Lubitsch’s breakthrough film The Eyes of Mummy Ma premiered in 1918 also launching Negri’s career. Her successful working relationship with Lubitsch continued with Carmen (1918) and Madame Dubarry (1919) and her short-lived marriage to Polish Count Eugeniusz Dambski the same year didn’t do her image any harm. After appearing in Sumurun (1920) and with her growing international popularity she began receiving lucrative offers from international studios.
After making over 20 films in Berlin both she and Lubitsch were hired by Jesse L. Lasky with Negri signing with Famous Players-Lasky, (later to become Paramount Pictures) for $3,000 a week. As one of the first European stars to make it to Hollywood her exotic looks, dramatic flair, and charisma excited both audiences and the critics.
In 1923 she landed roles in The Spanish Dancer, Bella Donna, and The Cheat, all of which featured Negri in Vamp roles. These were popular with audiences and positioned her as Theda Bara’s greatest rival.
Her success continued in 1924 with Forbidden Paradise (the last time she worked with Lubitsch) in what was one of her most successful films. She followed up with Flower of Night (1925), and A Woman of the World (1925) which further established her ‘Vamp’ persona. At the height of her career Negri was earning $10,000 a week and living in a mansion reportedly modeled after the White House.
While the public had grown used to Negri and her frequent public spectacles, they weren’t prepared for her histrionics at Rudolph Valentino’s funeral in 1926. She had several crying and fainting fits over his coffin, loudly proclaimed they had been engaged and that he was the love of her life. This was despite the two only meeting a few months earlier at Marion Davies’ costume party where they had danced the tango.

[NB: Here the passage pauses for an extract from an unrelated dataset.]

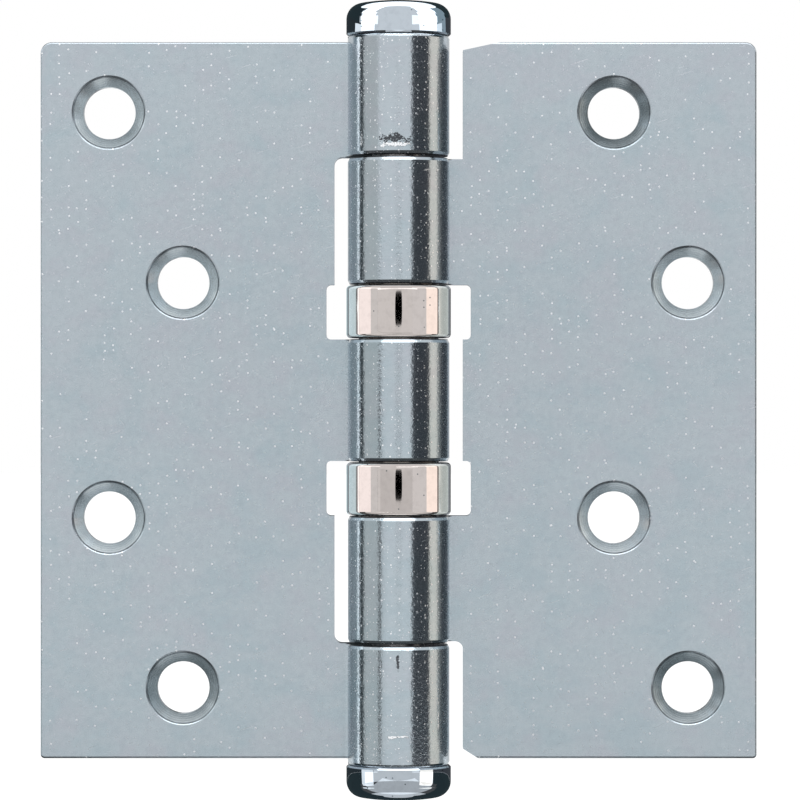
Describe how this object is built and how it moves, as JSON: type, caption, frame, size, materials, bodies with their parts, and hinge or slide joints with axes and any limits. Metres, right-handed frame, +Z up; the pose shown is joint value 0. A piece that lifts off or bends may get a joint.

In 1927 she enjoyed her last big success with Hotel Imperial but was also witnessing a decline in her popularity and her career appearing to wind down. Three factors conspired to end her Hollywood career:
Perceptions that her mourning for Rudolph Valentino was insincere
The production codes wouldn’t allow her to show the traits that made her a sex-siren
Her thick Polish accent would not play well in talking pictures
Negri returned to Europe to marry Prince Mdivani in Paris, a man who would later be exposed as a fake royal who cheated her out of her money. Pola made her last silent film in England, The Way of Lost Souls (1929), and returned to Hollywood for her first sound film, A Woman Commands (1932). Although it didn’t make money, the song she sang, “Paradise”, was popular enough to support a national singing tour on which she recouped some of the money she lost in the stock market crash.
With Hollywood offers few and far between Negri returned to a Berlin, a city she barely recognised since the Nazis rise to power. Despite their control of the film industry Negri managed to appear in respectable films such as Mazurka (1935), Der Weg nach Shanghai (1936) and Madame Bovary (1937).
Reportedly Mazurka was one of Adolf Hitler’s favourite films and he idolised her despite her clearly not being Aryan though propaganda minister Joseph Goebbels officially confirmed that she could not possibly be Jewish. She turned down an offer from Joseph Goebbels to appear in an anti-Polish film and successfully sued a French magazine for floating the rumor that she had an affair with Hitler.
Negri returned to the States in 1942, this time as a refugee, and found work the following year in Hi Diddle Diddle. In 1950 she was offered, but turned down, a role she seems to have been destined to play…. Norma Desmond in Sunset Boulevard. But perhaps it was a little too close to home.
Much like the Vamps she played, Negri led a life of surprises that was endlessly fascinating.